De entre todas las confesiones que he escuchado sobre Beirut quizás la que más me ha llegado, la que mejor he entendido, es la de un viejo conocido que una vez afirmó que en esta ciudad era incapaz de sentir. Nosotros caminamos a prisa, saltando a oscuras sobre los charcos, intentando escapar de la tormenta. Beirut está desierto un lunes de madrugada, los últimos noctámbulos recorren Gemmaizeh de arriba a abajo buscando un sitio que los aleje de la obligación de regresar a esas casas frías y desangeladas. Hemos cenado bien, con vodka, en un pequeño restaurante al que han puesto su mejor atuendo francés para atraer a la cada vez más escasa clientela.
En los últimos años nos hemos encontrado en muchas ocasiones, ahora ya pide los shots de cuatro en cuatro con el fin de ahorrarle un poco de trabajo al camarero y obviar directamente esa meliflua conversación que no nos interesa a ninguno de los dos. Lo escucho rememorar esos vertiginosos momentos en los que uno abandona España y aterriza en un lugar donde hasta el sonido de las pisadas sobre la calle resuena diferente, un lugar en el que la idea de que cada día va a ser siempre igual ya no pende como una soga sobre la cabeza, dónde la libertad de esos primeros instantes se asemeja a la de un niño que sin saber muy bien que pensar del mar sólo desea atravesarlo. “Hombre libre –escribía Baudelaire- amarás el mar”, y amarás el fascinante recuerdo de una piel extraña, tan caliente y acogedora como un fuego en invierno, no olvidarás un cuerpo ajeno al que abrazaste solo una noche, una única noche… Hombre libre, ¿amas todavía algo…?

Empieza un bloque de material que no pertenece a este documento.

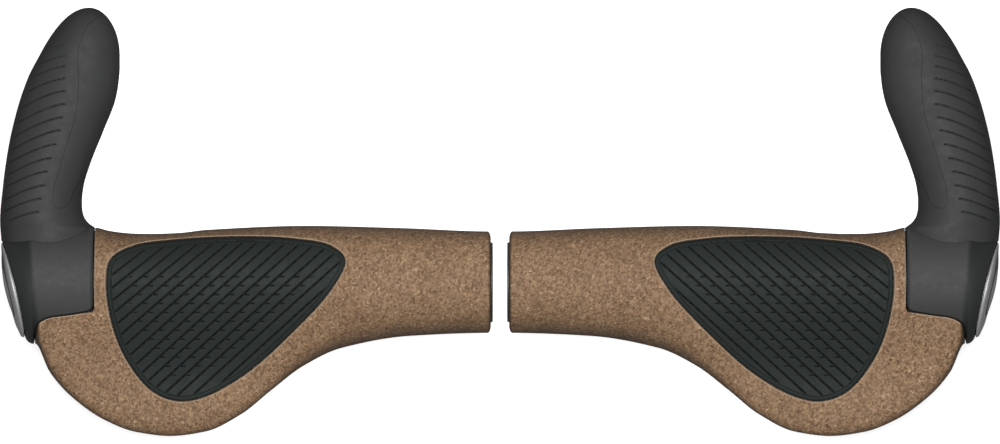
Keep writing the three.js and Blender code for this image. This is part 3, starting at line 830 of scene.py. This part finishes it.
PLUG_FLANGE_RADIUS = 10.9
PLUG_FLANGE_LENGTH = 1.2
PLUG_ROOM_X = 130.0  # inboard of the plug and ring
PLUG_PROUD = 2.7
PLUG_DOME_RADIUS = 43.0
PLUG_BLANK_RADIUS = 16.0  # the domed shape it is cut from
BADGE_RADIUS = 6.9  # the plug's silver middle, and the groove round it
BADGE_GROOVE_WIDTH = 0.7
BADGE_GROOVE_DEPTH = 0.25
BAND_X, BAND_SLANT = 139.4, 0.1  # where the collar's darker outer band starts, and how it leans
BAND_SOFT = 0.8
LUG_X, _, LUG_Z = (BOLT - AXIS) / MM
LUG_HALF_WIDTH = 5.0
LUG_HALF_LENGTH = 9.5
LUG_TOP = -12.0
SLIT = 1.6
SLIT_TOP = -8.0
SEAT_Y = WASHER_END_Y + GAP  # the washer's seat in the lug
BOLT_RADIUS = 2.5
BOLT_HOLE_RADIUS = 2.8
HEAD_RADIUS = 4.25
HEAD_LENGTH = 5.0
SOCKET_RADIUS = 2.3
SOCKET_DEPTH = 2.6
THREAD_START = 2.0  # below the head
THREAD_PITCH = 0.8
THREAD_DEPTH = 0.52
COUNTERBORE_RADIUS = 5.1
WASHER_RADIUS = 4.8
NUT_RADIUS = 4.62  # to its corners


def cap_frame():
    """The slanted end's outward direction, and two across it."""
    out = np.array([cos(CAP_SLANT) * cos(CAP_TILT), -sin(CAP_SLANT) * cos(CAP_TILT), sin(CAP_TILT)])
    side = np.cross(out, [0, 0, 1])
    side /= np.linalg.norm(side)
    return out, side, np.cross(side, out)


def turned_on_cap(name, profile, count=128):
    """A closed solid turned about the slanted end's direction from (height, radius) points."""
    out, side, up = cap_frame()
    c, s = circle(count)
    return loft(name, [CAP + h * out + r * (s[:, None] * side + c[:, None] * up) for h, r in profile])


def turned_on_bolt(name, profile, count=96):
    """A closed solid turned about the clamp bolt's axis from (y, radius) points."""
    c, s = circle(count)
    rings = [np.column_stack([LUG_X + r * s, np.full(count, y), LUG_Z + r * c]) for y, r in profile]
    return loft(name, rings)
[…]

Siento su incapacidad para volver a sentirse así y, lo que es peor, siento la indiferencia que genera la propia incapacidad de sentir. Hasta tal punto que ya nada importa… Y viene entonces a mi cabeza ese inmenso librito de Rilke, sus Cartas a un joven poeta, en las que aconseja a su joven discípulo que cualquier impresión, cualquier sentimiento, madure por completo en sí mismo, “en la oscuridad, en lo indecible, inconsciente e inaccesible al propio entendimiento, hasta quedar perfectamente acabado, esperando con paciencia y profunda humildad la hora del alumbramiento”. La hora en la que nazca una nueva claridad.
Y me gustaría pedirle a él, pedirme a mí, que dejásemos de contar, de hacer cálculos sobre donde deberíamos estar, de dividir el tiempo en ciudades, meses y años, que dejásemos de apresurarnos como si pudiéramos apremiar algo y permanecer, como Rilke, seguros y confiados bajo las tormentas de la primavera, “sin temor a que tras ella tal vez nunca pueda llegar otro verano. Porque, a pesar de todo, el verano llega. Pero sólo para quienes sepan tener paciencia y vivir con un ánimo tan tranquilo y sereno como si ante ellos se extendiera la eternidad”.
Permitamos que este Beirut mediocre se entristezca y se quede agarrotado como un árbol sin hojas, seamos los espectadores silenciosos del decepcionante espectáculo producido, probablemente, por nuestro propio cansancio y fracaso. No intentemos adoptar posturas nobles ni triunfales, no somos héroes, no somos elegidos, sólo supervivientes destrozados flotando en el último islote del desengaño. Y tal vez, un día… Tal vez un día redescubramos que una nueva mirada es posible.